Exercise> Set down the listing below verbatim, but only from its first line through the line containing "scar_drop = 3".

Items from a dataset:

☆ ☆ ☆

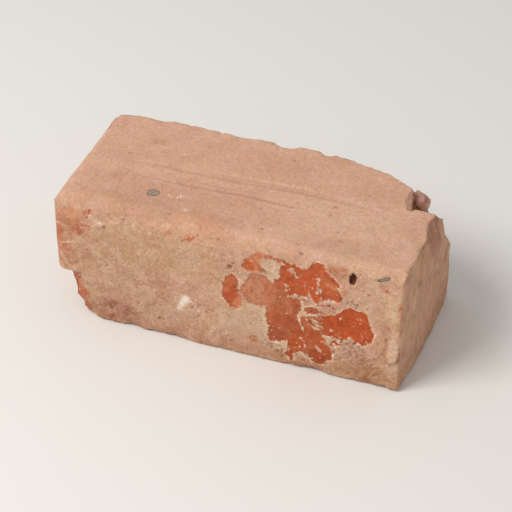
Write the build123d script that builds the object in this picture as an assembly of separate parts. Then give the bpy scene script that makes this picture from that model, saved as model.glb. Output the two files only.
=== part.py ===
"""A reclaimed hand-moulded clay brick: one fired piece, worn at its arrises and broken at two corners.

Millimetres. The brick lies on its bed with its length along X, its width along Y and its height along Z.
The origin is at the middle of the underside. The face that shows most is the front, at -Y.
"""

from build123d import *
import os

# The brick as it left the mould
length = 230
width = 104
height = 90

# How far the mould and the drying left it out of true
left_end_drop = 1
back_lean = 3

# The right end is slightly barrelled: its radius in plan, and where along Y it stands furthest out
end_radius = 560
end_crest = 15

# Radius of the crisp arrises
arris = 2.2

# How far back handling has worn the others: the top of the front at each end, and round the left end
front_wear_left = 16
front_wear_right = 6
end_wear_front = 9
end_wear_back = 6
corner_wear_foot = 7
corner_wear_top = 9

# A worn arris is flatter than a quarter round: its radius for each millimetre between its two edges
wear_flatness = 0.85
wear_lift = 0.2

# The broken corner at the back of the right end, where a large flake has sprung off
spall_reach = 78
spall_top_depth = 20
spall_end_depth = 33
spall_drop = 58

# The step beside it, where the top layer has gone as well
notch_length = 24
notch_depth = 40
notch_fall = 12
notch_floor = 20

# Towards the front the step's wall slants out: by how much, and over what stretch
notch_slant = 5
notch_slant_run = 20

# The lump of clay that the flake left standing in the step: its reach out from the step's wall, its radius,
# and the same for its waist, its foot and its top
knob_back = 17
knob_reach = 10.4
knob_radius = 5.6
knob_waist_reach = 9.2
knob_waist_radius = 5.2
knob_foot_reach = 12
knob_foot_radius = 6.8
knob_top_reach = 6.6
knob_top_radius = 2.8
knob_below_top = 3
knob_tall = 24

# The shallow scar beside the step's corner, in the top
scar_reach = 6
scar_run = 18
scar_drop = 3

# The flake gone from the foot of the left end, at the front
foot_flake_height = 34
foot_flake_front = 20
foot_flake_side = 40
foot_flake_depth = 5
foot_flake_flare = 12

# The upright corner at the back of the left end, worn away towards the top
worn_corner_end = 9
worn_corner_back = 20
worn_corner_drop = 60

# Two bites out of the back arris: distance from the left end, radius of the bite
back_bites = [(118, 11), (145, 8)]
bite_lift = 3

# The chip along the top of the right end, deepest a little before the step
chip_length = 36
chip_depth = 6.5
chip_drop = 17

# The hole left in the front where a scrap of straw or coal burnt out
pit_from_right = 35.6
pit_from_top = 11.6
pit_width = 3.6
pit_height = 8
pit_depth = 5
pit_lean = 11

# How far a cutting shape runs clear of the brick
clear = 10


def across(x):
    """A plane across the brick at x, drawn in Y and Z."""
    return Plane(origin=(x, 0, 0), x_dir=(0, 1, 0), z_dir=(1, 0, 0))


def along(y):
    """An upright plane along the brick at y, drawn in X and Z."""
    return Plane(origin=(0, y, 0), x_dir=(1, 0, 0), z_dir=(0, -1, 0))


def level(z):
    """A level plane at z, drawn in X and Y."""
    return Plane(origin=(0, 0, z))


def moulded_body():
    """The brick fresh from the kiln: a prism with a leaning back, a struck top and a barrelled right end."""
    section = [
        (-width / 2, 0),
        (width / 2 - back_lean, 0),
        (width / 2, height),
        (-width / 2, height),
    ]
    face = across(-length / 2) * make_face(Polyline(section, close=True))
    body = extrude(face, length)
    struck = Plane(origin=(length / 2, 0, height), z_dir=(-left_end_drop, 0, length))
    body = split(body, struck, keep=Keep.BOTTOM)
    drum = Cylinder(end_radius, height + 2 * clear)
    body &= Pos(length / 2 - end_radius, end_crest, height / 2) * drum
    return fillet(body.edges(), arris)


def worn_off(corner, first, second):
    """The face outside a worn corner: a flat arc between two points on its sides, closed outside it."""
    corner, first, second = Vector(*corner), Vector(*first), Vector(*second)
    out_first = (corner - second).normalized()
    out_second = (corner - first).normalized()
    start = first + out_first * wear_lift
    end = second + out_second * wear_lift
    arc = ThreePointArc(start, middle_of_arc(start, end, corner), end)
    outside = Polyline(
        end,
        second + out_second * clear,
        corner + (out_first + out_second) * clear,
        first + out_first * clear,
        start,
    )
    return make_face([arc, outside])


def middle_of_arc(start, end, corner):
    """The middle of the flat arc from start to end that bulges towards the corner."""
    chord = (end - start).length
    radius = chord * wear_flatness
    bulge = radius - (radius**2 - chord**2 / 4) ** 0.5
    middle = (start + end) / 2
    return middle + (corner - middle).normalized() * bulge


def front_wear():
    """The wear along the top of the front, which grows towards the left end."""
    front = -width / 2

    def section(x, wear):
        top = height - left_end_drop * (length / 2 - x) / length
        return across(x) * worn_off((front, top), (front, top - wear), (front + wear, top))

    left = section(-length / 2 - clear, front_wear_left)
    right = section(length / 2 + clear, front_wear_right)
    return loft([left, right], ruled=True)


def end_wear():
    """The wear along the top of the left end."""
    left = -length / 2
    top = height - left_end_drop

    def section(y, wear):
        return along(y) * worn_off((left, top), (left, top - wear), (left + wear, top))

    front = section(-width / 2 - clear, end_wear_front)
    back = section(width / 2 + clear, end_wear_back)
    return loft([front, back], ruled=True)


def corner_wear():
    """The wear down the upright corner between the front and the left end."""
    left = -length / 2
    front = -width / 2

    def section(z, wear):
        return level(z) * worn_off((left, front), (left + wear, front), (left, front + wear))

    return loft([section(-clear, corner_wear_foot), section(height + clear, corner_wear_top)], ruled=True)


def flake(planes_and_outlines):
    """A broken-off flake: straight facets between outlines that match corner for corner."""
    sections = [plane * make_face(Polyline(points, close=True)) for plane, points in planes_and_outlines]
    return loft(sections, ruled=True)


def spall_outline(depth, drop):
    """The flake's section: in from the back arris along the top, and down the back face by drop."""
    back = width / 2
    return [
        (back - depth, height + clear),
        (back - depth, height),
        (back - depth * 0.97, height - drop * 0.4),
        (back + clear, height - drop - clear),
        (back + clear, height + clear),
    ]


def spall():
    """The large flake at the back of the right end, which grows from nothing towards the corner."""
    end = length / 2
    stops = [
        (end - spall_reach, 1, 2),
        (end - spall_reach * 0.55, spall_top_depth * 0.45, spall_drop * 0.45),
        (end - notch_length, spall_top_depth, spall_drop * 0.75),
        (end + clear, spall_end_depth, spall_drop),
    ]
    return flake([(across(x), spall_outline(depth, drop)) for x, depth, drop in stops])


def wall_at(y):
    """Where the wall of the step stands along the length: straight at the back, slanting at the front."""
    edge = width / 2 - notch_depth
    share = max(0, 1 - (y - edge) / notch_slant_run)
    return length / 2 - notch_length + notch_slant * share


def notch():
    """The step in the top beside the spall, with a sloping side towards the front."""
    end = length / 2
    back = width / 2
    edge = back - notch_depth
    outline = [
        (edge, height + clear),
        (edge, height),
        (edge + notch_fall, height - notch_fall),
        (edge + notch_fall + 1, height - notch_floor),
        (back + clear, height - notch_floor - clear),
        (back + clear, height + clear),
    ]
    face = across(end - notch_length) * make_face(Polyline(outline, close=True))
    step = extrude(face, notch_length + clear)
    plan = [(wall_at(y), y) for y in (edge - clear, edge + notch_slant_run, back + clear)]
    plan += [(end + clear, back + clear), (end + clear, edge - clear)]
    return step & extrude(level(0) * make_face(Polyline(plan, close=True)), height + clear)


def knob():
    """The lump of clay left standing in the step against its wall, thick in the head and slimmer below."""
    y = width / 2 - knob_back
    wall = wall_at(y)
    top = height - knob_below_top

    def ring(z, reach, radius):
        return level(z) * (Pos(wall + reach - radius, y) * Circle(radius))

    rings = [
        ring(top - knob_tall, knob_foot_reach, knob_foot_radius),
        ring(top - knob_tall * 0.52, knob_waist_reach, knob_waist_radius),
        ring(top - knob_tall * 0.36, knob_reach, knob_radius),
        ring(top - knob_tall * 0.14, knob_reach * 0.97, knob_radius * 0.95),
        ring(top, knob_top_reach, knob_top_radius),
    ]
    return loft(rings, ruled=True)


def scar():
    """The shallow flake gone from the top beside the step, which slopes down to the step's wall."""
    edge = width / 2 - notch_depth

    def outline(wall, reach):
        return [
            (wall + 1, height - scar_drop),
            (wall - reach * 0.5, height - scar_drop * 0.45),
            (wall - reach, height + 0.5),
            (wall - reach, height + clear),
            (wall + 1, height + clear),
        ]

    stops = [(edge - 2, 0.6), (edge + scar_run * 0.45, 1), (edge + scar_run, 0.3)]
    return flake([(along(y), outline(wall_at(y), scar_reach * share)) for y, share in stops])


def foot_flake():
    """The flake gone from the lower front corner of the left end, wider towards the bed."""
    left = -length / 2
    front = -width / 2

    def outline(grown):
        return [
            (left - clear, front - clear),
            (left + foot_flake_front + grown, front - clear),
            (left + foot_flake_front + grown, front),
            (left + foot_flake_front * 0.43 + grown * 0.9, front + foot_flake_depth),
            (left + foot_flake_front * 0.2 + grown * 0.6, front + foot_flake_side * 0.5),
            (left, front + foot_flake_side),
            (left - clear, front + foot_flake_side),
        ]

    stops = [
        (foot_flake_height, 0),
        (foot_flake_height * 0.4, foot_flake_flare * 0.3),
        (-clear, foot_flake_flare * 1.4),
    ]
    return flake([(level(z), outline(grown)) for z, grown in stops])


def worn_corner():
    """The clay worn from the upright back corner of the left end, most of it near the top."""
    left = -length / 2
    back = width / 2

    def outline(end_wear, back_wear):
        return [
            (left - clear, back - end_wear),
            (left, back - end_wear),
            (left + back_wear, back),
            (left + back_wear, back + clear),
            (left - clear, back + clear),
        ]

    stops = [
        (height - worn_corner_drop, 1, 1),
        (height + clear, worn_corner_end, worn_corner_back),
    ]
    return flake([(level(z), outline(end_wear, back_wear)) for z, end_wear, back_wear in stops])


def end_chip():
    """The chip along the top arris of the right end, which starts from nothing at the front."""
    end = length / 2
    step = width / 2 - notch_depth

    def outline(depth, drop):
        return [
            (end - depth, height + clear),
            (end - depth, height),
            (end, height - drop),
            (end + clear, height - drop),
            (end + clear, height + clear),
        ]

    stops = [
        (step - chip_length, 0.5, 0.5),
        (step - chip_length * 0.25, chip_depth, chip_drop),
        (step + 2, chip_depth * 0.35, chip_drop),
        (step + notch_fall + 2, chip_depth * 0.6, chip_drop + 6),
    ]
    return flake([(along(y), outline(depth, drop)) for y, depth, drop in stops])


def bites():
    """The scoops knocked out of the back arris."""
    back = width / 2
    return [
        Pos(from_left - length / 2, back + radius * 0.45, height + bite_lift) * Sphere(radius)
        for from_left, radius in back_bites
    ]


def burnt_out_pit():
    """The small hole in the front face, taller than it is wide and narrower inside."""
    x = length / 2 - pit_from_right
    z = height - pit_from_top

    def mouth(y, share):
        oval = Rot(0, 0, -pit_lean) * Ellipse(pit_width / 2 * share, pit_height / 2 * share)
        return Pos(x, y, z) * (Plane.XZ * oval)

    front = -width / 2
    return loft([mouth(front - 1, 1.1), mouth(front + pit_depth * 0.6, 0.8), mouth(front + pit_depth, 0.4)])


def clay_brick():
    """The brick with all that it has lost, and the knob that it has kept."""
    body = moulded_body()
    body -= front_wear()
    body -= end_wear()
    body -= corner_wear()
    body -= spall()
    body -= notch()
    body -= end_chip()
    body -= scar()
    body += knob()
    body -= foot_flake()
    body -= worn_corner()
    for bite in bites():
        body -= bite
    return body - burnt_out_pit()


brick = clay_brick()
os.makedirs("parts", exist_ok=True)
export_step(brick, "parts/clay_brick.step")
box = brick.bounding_box()
print("clay_brick", len(brick.solids()), "solid,", round(brick.volume), "mm3,", box.size)
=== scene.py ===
# %% [markdown]
# # A reclaimed clay brick
# The real thing is one lump of fired clay. It was thrown into a wooden mould, struck flat along the top,
# dried, fired, laid in lime mortar, and knocked out of its wall again many years later.
# A model of it could be a box with a picture on it, but a brick like this lives by its relief: the worn
# arrises, the broken corner, the sandy grain, and the thin skin of mortar that has come away in places.
# So the solid from the CAD model gets a fine skin of its own mesh, small forms are pressed into that skin,
# and the material adds what is finer than the mesh. Everything is measured in millimetres on the brick.

import bmesh
import bpy
import numpy as np
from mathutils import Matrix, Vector, noise
from mathutils.bvhtree import BVHTree


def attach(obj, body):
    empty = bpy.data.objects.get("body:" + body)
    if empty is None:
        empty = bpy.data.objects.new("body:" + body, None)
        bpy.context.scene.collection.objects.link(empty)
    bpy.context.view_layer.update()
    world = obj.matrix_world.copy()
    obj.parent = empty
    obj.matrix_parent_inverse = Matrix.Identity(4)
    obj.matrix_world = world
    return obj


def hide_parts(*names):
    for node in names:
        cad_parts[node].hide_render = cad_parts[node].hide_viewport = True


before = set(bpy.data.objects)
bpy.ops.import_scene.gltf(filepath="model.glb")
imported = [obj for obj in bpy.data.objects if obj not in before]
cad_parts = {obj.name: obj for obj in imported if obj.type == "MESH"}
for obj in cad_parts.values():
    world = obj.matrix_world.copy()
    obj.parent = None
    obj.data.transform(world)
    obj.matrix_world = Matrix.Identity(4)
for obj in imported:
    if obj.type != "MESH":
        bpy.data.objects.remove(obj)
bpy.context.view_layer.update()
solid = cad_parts["clay_brick"]
MM = 0.001


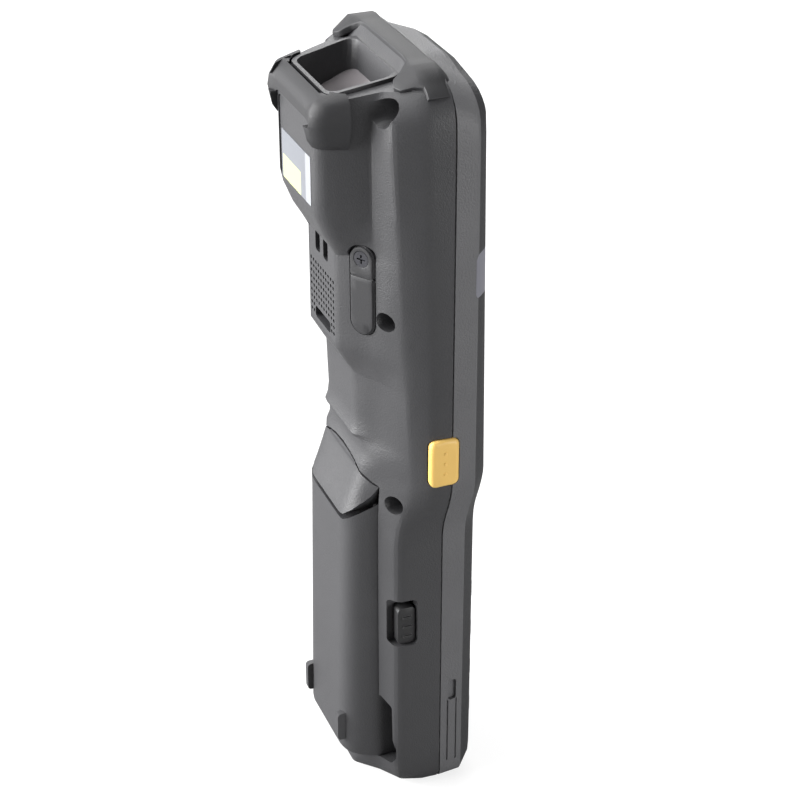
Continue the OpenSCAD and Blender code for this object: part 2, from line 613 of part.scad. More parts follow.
// The latch: a smooth pad cut out of the same form as the waist and the battery
function lip_height(x) = lip_z + lip_rise * side_rise(x);
function top_height(x) = hump_apex - (hump_apex - lip_z - lip_rise) * pow(x / (bay_w / 2), 2.3);
function top_edge(w, drop) = [for (i = [len(edge_steps) - 1:-1:0])
    [edge_steps[i] * w, top_height(edge_steps[i] * w) - drop]];
function latch_outline(shrink, drop) =
    let (w = bay_w / 2 - shrink)
    whole(concat([for (s = edge_steps) [s * w, lip_height(s * w) + shrink]], [[w, lip_z + lip_rise]],
        top_edge(w, shrink + drop)));
pocket_outline = whole(concat([[0, battery_z1 - 1], [bay_w / 2, battery_z1 - 1], [bay_w / 2, lip_z + lip_rise]],
    top_edge(bay_w / 2, 0)));
// The top edge stands out in front of the pin, so it rises when the latch swings
latch_rise = 1.8 * sin(latch_swing);
latch_floor = 14;
pin_at = [waist_d - 0.2, hump_apex - 2.3];
pin_r = 0.8;
pin_half = 10;
module latch_pocket() along_y(latch_floor, 60) polygon(pocket_outline);
module battery_latch()
    color(case_grey)
        difference() {
            intersection() {
                skin(back_sections);
                along_y(latch_floor + 2.2, 60) polygon(latch_outline(gap, latch_rise));
            }
            rod_x(pin_at[0], pin_at[1], pin_r + pin_gap, -30, 30);
        }
module latch_pin() color(steel) rod_x(pin_at[0], pin_at[1], pin_r, -pin_half, pin_half);

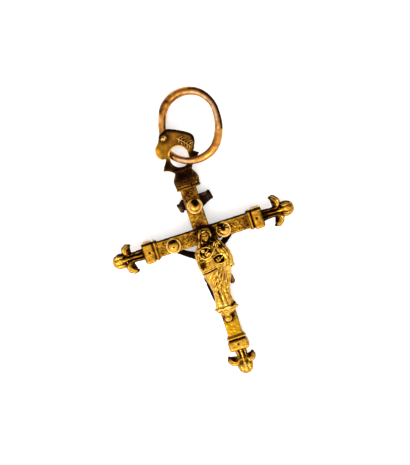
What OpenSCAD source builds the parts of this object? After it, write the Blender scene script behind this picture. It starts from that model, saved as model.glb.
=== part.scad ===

☆ ☆ ☆

The result>
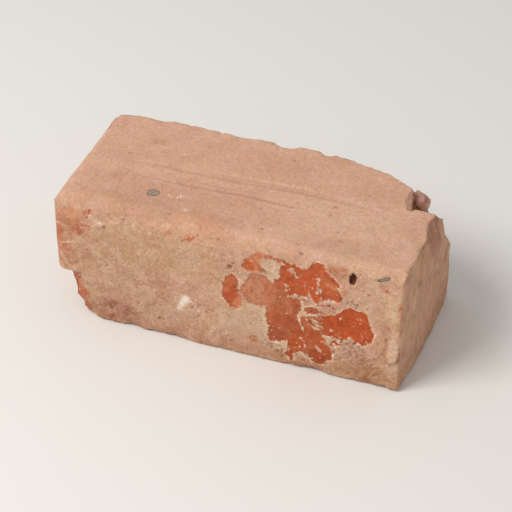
Write the build123d script that builds the object in this picture as an assembly of separate parts. Then give the bpy scene script that makes this picture from that model, saved as model.glb. Output the two files only.
=== part.py ===
"""A reclaimed hand-moulded clay brick: one fired piece, worn at its arrises and broken at two corners.

Millimetres. The brick lies on its bed with its length along X, its width along Y and its height along Z.
The origin is at the middle of the underside. The face that shows most is the front, at -Y.
"""

from build123d import *
import os

# The brick as it left the mould
length = 230
width = 104
height = 90

# How far the mould and the drying left it out of true
left_end_drop = 1
back_lean = 3

# The right end is slightly barrelled: its radius in plan, and where along Y it stands furthest out
end_radius = 560
end_crest = 15

# Radius of the crisp arrises
arris = 2.2

# How far back handling has worn the others: the top of the front at each end, and round the left end
front_wear_left = 16
front_wear_right = 6
end_wear_front = 9
end_wear_back = 6
corner_wear_foot = 7
corner_wear_top = 9

# A worn arris is flatter than a quarter round: its radius for each millimetre between its two edges
wear_flatness = 0.85
wear_lift = 0.2

# The broken corner at the back of the right end, where a large flake has sprung off
spall_reach = 78
spall_top_depth = 20
spall_end_depth = 33
spall_drop = 58

# The step beside it, where the top layer has gone as well
notch_length = 24
notch_depth = 40
notch_fall = 12
notch_floor = 20

# Towards the front the step's wall slants out: by how much, and over what stretch
notch_slant = 5
notch_slant_run = 20

# The lump of clay that the flake left standing in the step: its reach out from the step's wall, its radius,
# and the same for its waist, its foot and its top
knob_back = 17
knob_reach = 10.4
knob_radius = 5.6
knob_waist_reach = 9.2
knob_waist_radius = 5.2
knob_foot_reach = 12
knob_foot_radius = 6.8
knob_top_reach = 6.6
knob_top_radius = 2.8
knob_below_top = 3
knob_tall = 24

# The shallow scar beside the step's corner, in the top
scar_reach = 6
scar_run = 18
scar_drop = 3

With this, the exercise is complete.